Corporate political action committees (PACs) have long been used as a way for corporate officers and executives to pool campaign contributions and make them in effect, on behalf of the company in support of or against a candidate or ballot initiative. With the increasing demands from the public on knowing more about how a corporation behaves as a “citizen,” this time-honored means of engaging in the political process is bound to come under heightened scrutiny.

Historically, while PAC contributions are publicly reported, they often operated under the radar screen. And PACs often supported candidates with positions on issues important to the company or on hot-button issues such as the environment or corporate tax reform that their customers, or even most their employees may not have agreed with.

One “ripped from the headlines” example that underscores the perils of the modern PAC involves Iowa Congressman Steve King, who has been described as one of the most conservative members of Congress. During the recent election campaign, he expressed his support for comments by a far right Dutch politician on white nationalism, saying that he “understands that culture and demographics are our destiny. We can’t restore our civilization with somebody else’s babies.” The Congressman had also said that “diversity is not our strength” and that Austrian neo-Nazis would be Republicans if they lived in the United States.

These comments were immediately endorsed by former head of the Klu Klux Klan David Duke and denounced by politicians from both parties, including the chair of the Republican Congressional Campaign Committee.

Congressman King was a ranking member of the House Committee on Agriculture and in the past had received one-third of his PAC contributions from leading agribusiness companies. Following King’s latest statements, social media erupted and tweets went out, calling on these companies to withdraw their support and threatening boycotts if they did not.

In response, several of these companies promised to stop contributing, stating that Congressman King’s contributions were “inconsistent” with their values. Congressman King won his closest re-election race in years and it will now be interesting to see how and whether these companies can establish a relationship with him and garner his support on issues important to their business.

Managing the connection and possible conflict between a corporation’s PAC contribution and its stated values and commitments to its consumers, employees and communities, will become ever more important as Americans increasingly look to corporations to take stands on public issues. Companies that don’t successfully manage this alignment may find their PACs become a liability as candidates choose to decline to accept all PAC money and criticize their opponents who do.

And companies will face greater scrutiny for their PAC contributions. After a candidate in the runoff for the Mississippi Senate seat running against an African-American opponent had been accused of making a racist remark, a major technology company was criticized for contributing to her campaign.

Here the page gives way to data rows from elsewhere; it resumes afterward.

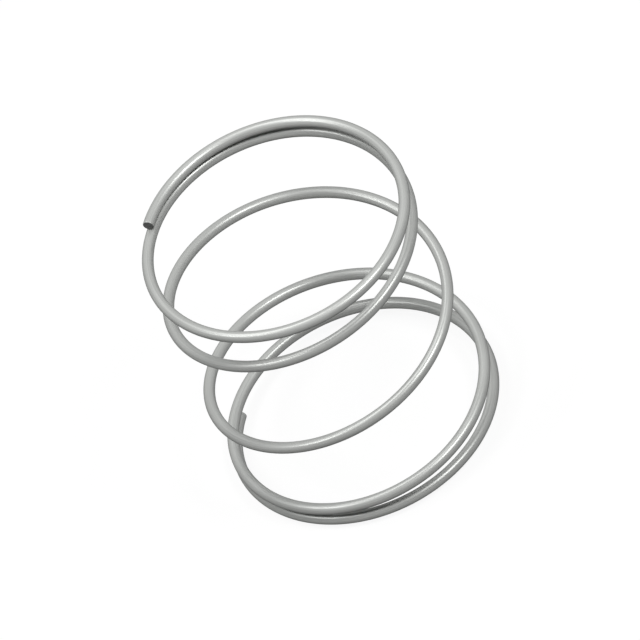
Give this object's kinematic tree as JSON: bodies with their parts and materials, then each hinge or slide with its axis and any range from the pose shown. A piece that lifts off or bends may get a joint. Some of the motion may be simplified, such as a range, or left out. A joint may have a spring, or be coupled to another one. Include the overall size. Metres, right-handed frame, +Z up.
{
  "type": "compression spring",
  "caption": "Open-coil compression spring of round steel wire, wound right-hand, with closed, unground ends and square-cut tips. It pushes back when squeezed along its axis.",
  "frame": {"origin": "on the coil's axis, level with the underside of the lower end turn", "axes": "+Z up the coil's axis to the upper end; the side seen in the picture faces -Y; both wire tips lie at 146 degrees round from +X, seen from above"},
  "size_m": [0.03, 0.03, 0.0334],
  "materials": {
    "spring_wire": "bright drawn steel wire, satin, with fine marks along its length"
  },
  "bodies": {
    "root": {"coil_spring": "spring_wire"}
  },
  "joints": []
}
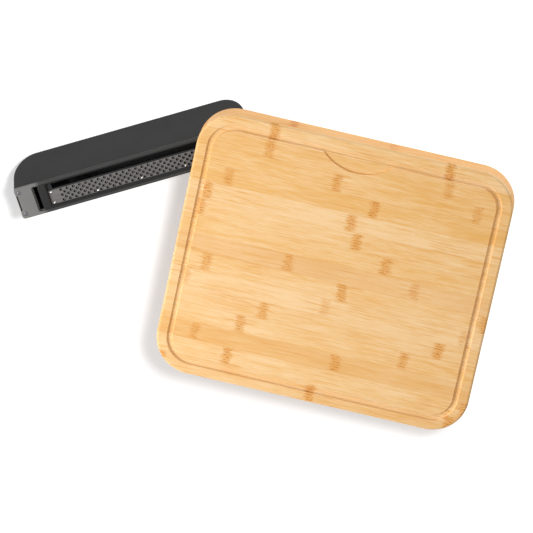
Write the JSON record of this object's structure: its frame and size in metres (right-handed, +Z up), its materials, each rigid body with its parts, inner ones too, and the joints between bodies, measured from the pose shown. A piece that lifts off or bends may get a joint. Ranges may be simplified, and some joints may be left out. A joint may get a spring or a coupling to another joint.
{
  "type": "cutting board with drawer trays",
  "caption": "Bamboo cutting board on a railed base with two bays for long black drawer trays that carry grater inserts; one tray is docked, the other stands beside it.",
  "frame": {"origin": "on the table, in the middle of the box round the whole set; the board's centre lies 104.9 mm along +X", "axes": "+Z up, +X along the board's long side, the drawers open towards -Y"},
  "size_m": [0.5899, 0.33, 0.091],
  "materials": {
    "board_bamboo": "oiled laminated bamboo",
    "rail_bamboo": "oiled bamboo",
    "ledge_bamboo": "sanded bamboo",
    "dowel_wood": "beech dowel",
    "screw_steel": "zinc plated",
    "rubber": "matte rubber",
    "tray_shell": "fine matte",
    "tray_cover": "fine matte",
    "insert_frame": "semi-gloss",
    "glide_plastic": "slick",
    "grater_steel": "brushed stainless",
    "rivet_steel": "polished"
  },
  "bodies": {
    "base": {"board": "board_bamboo", "back_rail": "rail_bamboo", "front_block": "rail_bamboo", "board_screws": "screw_steel", "rail_dowels": "dowel_wood", "outer_rail_left": "rail_bamboo", "outer_rail_right": "rail_bamboo", "inner_rail_left": "rail_bamboo", "inner_rail_right": "rail_bamboo", "outer_ledge_left": "ledge_bamboo", "outer_ledge_right": "ledge_bamboo", "inner_ledge_left": "ledge_bamboo", "inner_ledge_right": "ledge_bamboo", "outer_foot_left_front": "rubber", "outer_foot_left_back": "rubber", "outer_foot_right_front": "rubber", "outer_foot_right_back": "rubber", "inner_foot_left_front": "rubber", "inner_foot_left_back": "rubber", "inner_foot_right_front": "rubber", "inner_foot_right_back": "rubber", "bay_bumper_left": "rubber", "bay_bumper_right": "rubber"},
    "right_tray": {"right_tray_shell": "tray_shell", "right_tray_cover": "tray_cover", "right_tray_cover_screws": "screw_steel", "right_tray_glides": "glide_plastic", "right_tray_insert_frame": "insert_frame", "right_tray_grater_plate": "grater_steel", "right_tray_grater_rivets": "rivet_steel"},
    "left_tray": {"left_tray_shell": "tray_shell", "left_tray_cover": "tray_cover", "left_tray_cover_screws": "screw_steel", "left_tray_glides": "glide_plastic"},
    "left_insert": {"left_tray_insert_frame": "insert_frame", "left_tray_grater_plate": "grater_steel", "left_tray_grater_rivets": "rivet_steel"}
  },
  "joints": [
    {"name": "right_tray_slide", "type": "slide", "parent": "base", "child": "right_tray", "axis": [0, -1, 0], "range_m": [0, 0.22]},
    {"name": "left_tray_pull", "type": "slide", "parent": "base", "child": "left_tray", "axis": [-0.8678, -0.497, 0], "range_m": [0, 0.12]},
    {"name": "left_insert_lift", "type": "slide", "parent": "left_tray", "child": "left_insert", "axis": [0, 0, 1], "range_m": [0, 0.006]}
  ]
}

More than ever before, consumers and employees expect companies to reflect their values and priorities and those that don’t, whether through their direct actions, or indirectly through their PAC contributions, will hear from them rather quickly, first through social media and then in the form of lost sales and earnings. This argues for an approach to PAC fundraising and disbursement that is fully aligned with the values inherent in the corporate brand, and underscores the company’s commitment to aggressively and astutely manage its institutional reputation.